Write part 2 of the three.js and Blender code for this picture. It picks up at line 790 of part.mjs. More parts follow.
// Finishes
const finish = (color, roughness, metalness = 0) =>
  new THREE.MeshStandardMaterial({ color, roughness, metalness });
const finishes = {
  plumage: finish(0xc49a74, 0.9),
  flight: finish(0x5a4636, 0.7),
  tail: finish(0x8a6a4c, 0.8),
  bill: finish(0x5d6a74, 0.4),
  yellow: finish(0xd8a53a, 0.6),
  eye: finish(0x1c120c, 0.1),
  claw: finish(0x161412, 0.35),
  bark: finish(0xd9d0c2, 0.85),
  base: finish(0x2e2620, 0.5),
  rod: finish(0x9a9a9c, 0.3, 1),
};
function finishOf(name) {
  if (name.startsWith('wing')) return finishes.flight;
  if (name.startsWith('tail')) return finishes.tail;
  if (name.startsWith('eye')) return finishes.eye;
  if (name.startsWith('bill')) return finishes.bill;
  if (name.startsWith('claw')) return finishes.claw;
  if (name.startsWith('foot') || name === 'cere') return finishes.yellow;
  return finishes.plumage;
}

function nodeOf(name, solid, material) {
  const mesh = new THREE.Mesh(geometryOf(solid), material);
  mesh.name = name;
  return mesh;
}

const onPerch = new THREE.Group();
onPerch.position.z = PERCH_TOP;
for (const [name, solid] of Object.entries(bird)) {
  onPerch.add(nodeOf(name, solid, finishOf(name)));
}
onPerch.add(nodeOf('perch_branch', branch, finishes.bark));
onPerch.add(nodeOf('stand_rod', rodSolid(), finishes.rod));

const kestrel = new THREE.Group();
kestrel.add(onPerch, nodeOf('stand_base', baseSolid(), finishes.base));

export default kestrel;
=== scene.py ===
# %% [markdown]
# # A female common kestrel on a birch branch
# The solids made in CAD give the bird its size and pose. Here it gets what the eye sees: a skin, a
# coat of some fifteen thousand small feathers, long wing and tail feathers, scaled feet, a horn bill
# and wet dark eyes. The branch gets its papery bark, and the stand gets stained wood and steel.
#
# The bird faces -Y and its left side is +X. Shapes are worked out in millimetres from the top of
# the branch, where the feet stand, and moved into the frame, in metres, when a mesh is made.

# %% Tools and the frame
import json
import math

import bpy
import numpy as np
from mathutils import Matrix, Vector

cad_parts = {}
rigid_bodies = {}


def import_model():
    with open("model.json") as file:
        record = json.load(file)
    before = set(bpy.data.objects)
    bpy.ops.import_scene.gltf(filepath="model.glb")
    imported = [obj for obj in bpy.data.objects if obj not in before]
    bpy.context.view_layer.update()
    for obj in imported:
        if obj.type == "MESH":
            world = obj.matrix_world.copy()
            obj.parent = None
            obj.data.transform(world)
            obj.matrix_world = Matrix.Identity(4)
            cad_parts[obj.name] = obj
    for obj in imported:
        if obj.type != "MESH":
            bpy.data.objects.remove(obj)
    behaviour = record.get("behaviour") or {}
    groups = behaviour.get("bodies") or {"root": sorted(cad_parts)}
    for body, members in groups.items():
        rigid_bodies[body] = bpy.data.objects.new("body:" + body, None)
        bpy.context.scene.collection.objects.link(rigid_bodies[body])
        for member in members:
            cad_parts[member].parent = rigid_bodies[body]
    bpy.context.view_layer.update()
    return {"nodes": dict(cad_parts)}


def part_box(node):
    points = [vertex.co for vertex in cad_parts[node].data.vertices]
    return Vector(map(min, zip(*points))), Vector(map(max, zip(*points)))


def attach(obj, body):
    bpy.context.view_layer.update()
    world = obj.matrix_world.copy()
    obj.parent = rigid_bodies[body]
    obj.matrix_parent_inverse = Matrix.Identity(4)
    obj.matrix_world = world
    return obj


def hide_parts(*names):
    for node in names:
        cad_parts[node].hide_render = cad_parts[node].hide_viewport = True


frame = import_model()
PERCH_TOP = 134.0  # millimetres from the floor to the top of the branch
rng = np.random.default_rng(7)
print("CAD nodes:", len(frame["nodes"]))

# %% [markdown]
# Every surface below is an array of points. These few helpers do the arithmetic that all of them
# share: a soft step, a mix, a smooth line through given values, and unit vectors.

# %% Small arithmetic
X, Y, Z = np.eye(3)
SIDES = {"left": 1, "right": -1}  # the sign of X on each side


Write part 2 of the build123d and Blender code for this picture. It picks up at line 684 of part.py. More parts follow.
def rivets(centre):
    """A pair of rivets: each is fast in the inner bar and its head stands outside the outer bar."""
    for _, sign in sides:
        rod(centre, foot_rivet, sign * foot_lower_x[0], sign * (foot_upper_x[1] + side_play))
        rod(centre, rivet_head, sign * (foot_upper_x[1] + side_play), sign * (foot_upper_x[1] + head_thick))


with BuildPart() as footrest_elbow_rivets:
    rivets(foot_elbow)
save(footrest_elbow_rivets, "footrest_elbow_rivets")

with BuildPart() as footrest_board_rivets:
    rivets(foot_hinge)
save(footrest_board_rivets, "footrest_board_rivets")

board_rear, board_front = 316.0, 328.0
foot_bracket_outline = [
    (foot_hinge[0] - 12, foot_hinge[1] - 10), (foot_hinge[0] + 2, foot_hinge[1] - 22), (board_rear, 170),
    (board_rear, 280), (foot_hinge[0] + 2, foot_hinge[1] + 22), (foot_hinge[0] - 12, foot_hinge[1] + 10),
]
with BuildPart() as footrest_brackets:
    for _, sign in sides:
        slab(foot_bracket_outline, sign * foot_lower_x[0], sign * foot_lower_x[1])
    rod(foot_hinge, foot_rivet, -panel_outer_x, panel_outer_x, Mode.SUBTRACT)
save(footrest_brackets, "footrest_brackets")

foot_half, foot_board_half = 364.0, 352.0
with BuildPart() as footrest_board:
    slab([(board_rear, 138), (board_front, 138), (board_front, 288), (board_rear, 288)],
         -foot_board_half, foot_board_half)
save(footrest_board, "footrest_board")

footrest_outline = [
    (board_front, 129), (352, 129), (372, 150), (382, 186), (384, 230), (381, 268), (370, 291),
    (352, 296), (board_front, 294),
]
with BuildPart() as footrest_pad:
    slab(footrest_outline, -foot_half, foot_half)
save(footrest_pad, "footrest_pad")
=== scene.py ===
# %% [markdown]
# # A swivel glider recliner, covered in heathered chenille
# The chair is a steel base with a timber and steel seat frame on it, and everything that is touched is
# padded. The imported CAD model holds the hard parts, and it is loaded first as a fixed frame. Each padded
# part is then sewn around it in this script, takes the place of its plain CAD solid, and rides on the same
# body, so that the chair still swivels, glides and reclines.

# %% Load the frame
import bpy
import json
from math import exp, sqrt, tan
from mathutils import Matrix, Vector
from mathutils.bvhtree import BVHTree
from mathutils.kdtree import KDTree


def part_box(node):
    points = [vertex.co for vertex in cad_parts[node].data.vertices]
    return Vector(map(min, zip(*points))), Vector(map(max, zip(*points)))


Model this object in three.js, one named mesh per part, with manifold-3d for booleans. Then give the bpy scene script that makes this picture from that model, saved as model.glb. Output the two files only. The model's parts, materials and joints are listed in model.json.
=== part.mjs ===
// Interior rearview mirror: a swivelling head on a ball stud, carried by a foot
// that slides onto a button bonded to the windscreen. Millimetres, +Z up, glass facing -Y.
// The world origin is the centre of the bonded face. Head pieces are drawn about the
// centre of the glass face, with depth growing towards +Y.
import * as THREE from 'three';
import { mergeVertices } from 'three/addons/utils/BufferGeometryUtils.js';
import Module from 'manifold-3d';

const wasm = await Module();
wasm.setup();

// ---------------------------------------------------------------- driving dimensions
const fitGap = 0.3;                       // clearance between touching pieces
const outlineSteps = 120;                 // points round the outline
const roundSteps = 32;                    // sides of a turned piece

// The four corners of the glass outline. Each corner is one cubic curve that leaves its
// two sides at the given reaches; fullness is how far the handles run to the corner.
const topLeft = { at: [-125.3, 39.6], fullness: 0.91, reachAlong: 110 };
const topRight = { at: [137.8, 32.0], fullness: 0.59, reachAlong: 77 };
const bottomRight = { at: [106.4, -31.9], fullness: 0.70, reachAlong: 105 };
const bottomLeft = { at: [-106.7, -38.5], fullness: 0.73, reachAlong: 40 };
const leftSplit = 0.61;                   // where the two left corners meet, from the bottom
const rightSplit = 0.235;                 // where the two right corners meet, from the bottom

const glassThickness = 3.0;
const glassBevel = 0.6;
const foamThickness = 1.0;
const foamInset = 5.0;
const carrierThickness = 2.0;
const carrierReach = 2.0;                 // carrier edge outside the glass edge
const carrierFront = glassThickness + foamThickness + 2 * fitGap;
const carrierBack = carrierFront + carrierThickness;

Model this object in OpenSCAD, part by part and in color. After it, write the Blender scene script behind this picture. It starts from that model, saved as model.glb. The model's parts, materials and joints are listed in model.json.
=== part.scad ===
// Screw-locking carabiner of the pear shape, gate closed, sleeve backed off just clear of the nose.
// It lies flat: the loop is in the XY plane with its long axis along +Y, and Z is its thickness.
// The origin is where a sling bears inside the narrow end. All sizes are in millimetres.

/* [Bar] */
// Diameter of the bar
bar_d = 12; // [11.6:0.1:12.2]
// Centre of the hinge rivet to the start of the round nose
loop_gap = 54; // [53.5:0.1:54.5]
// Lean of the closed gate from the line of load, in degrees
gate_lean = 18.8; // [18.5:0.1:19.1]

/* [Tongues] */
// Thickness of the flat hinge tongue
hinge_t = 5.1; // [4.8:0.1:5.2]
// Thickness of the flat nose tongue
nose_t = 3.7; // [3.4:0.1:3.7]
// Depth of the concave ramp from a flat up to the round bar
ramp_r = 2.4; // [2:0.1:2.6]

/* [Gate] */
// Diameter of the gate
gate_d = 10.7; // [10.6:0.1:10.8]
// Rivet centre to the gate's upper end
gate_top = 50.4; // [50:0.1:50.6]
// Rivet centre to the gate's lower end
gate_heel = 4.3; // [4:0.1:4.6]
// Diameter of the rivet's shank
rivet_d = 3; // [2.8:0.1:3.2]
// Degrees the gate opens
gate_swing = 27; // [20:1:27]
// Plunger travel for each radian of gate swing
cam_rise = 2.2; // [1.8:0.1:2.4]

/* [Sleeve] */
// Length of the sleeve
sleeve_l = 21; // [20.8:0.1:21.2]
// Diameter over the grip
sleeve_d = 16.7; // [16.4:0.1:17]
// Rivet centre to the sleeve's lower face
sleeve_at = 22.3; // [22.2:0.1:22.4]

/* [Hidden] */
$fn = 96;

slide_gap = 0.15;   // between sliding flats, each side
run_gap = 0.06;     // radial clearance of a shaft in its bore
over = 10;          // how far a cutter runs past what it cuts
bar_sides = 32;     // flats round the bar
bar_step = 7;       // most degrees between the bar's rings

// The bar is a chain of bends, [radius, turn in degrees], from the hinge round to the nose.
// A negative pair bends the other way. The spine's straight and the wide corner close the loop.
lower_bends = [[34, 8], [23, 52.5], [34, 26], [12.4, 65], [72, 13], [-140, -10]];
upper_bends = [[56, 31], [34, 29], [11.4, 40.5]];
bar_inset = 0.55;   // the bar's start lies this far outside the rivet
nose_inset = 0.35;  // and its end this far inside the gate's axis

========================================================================

• **Set problem**: Reproduce, without alteration, solely the lines beginning at the line that includes "foot_half, foot_board_half = 364.0, 352.0" and ending at the line that includes "from math import exp, sqrt, tan", both lines included.

• **Expected answer**:
foot_half, foot_board_half = 364.0, 352.0
with BuildPart() as footrest_board:
    slab([(board_rear, 138), (board_front, 138), (board_front, 288), (board_rear, 288)],
         -foot_board_half, foot_board_half)
save(footrest_board, "footrest_board")

footrest_outline = [
    (board_front, 129), (352, 129), (372, 150), (382, 186), (384, 230), (381, 268), (370, 291),
    (352, 296), (board_front, 294),
]
with BuildPart() as footrest_pad:
    slab(footrest_outline, -foot_half, foot_half)
save(footrest_pad, "footrest_pad")
=== scene.py ===
# %% [markdown]
# # A swivel glider recliner, covered in heathered chenille
# The chair is a steel base with a timber and steel seat frame on it, and everything that is touched is
# padded. The imported CAD model holds the hard parts, and it is loaded first as a fixed frame. Each padded
# part is then sewn around it in this script, takes the place of its plain CAD solid, and rides on the same
# body, so that the chair still swivels, glides and reclines.

# %% Load the frame
import bpy
import json
from math import exp, sqrt, tan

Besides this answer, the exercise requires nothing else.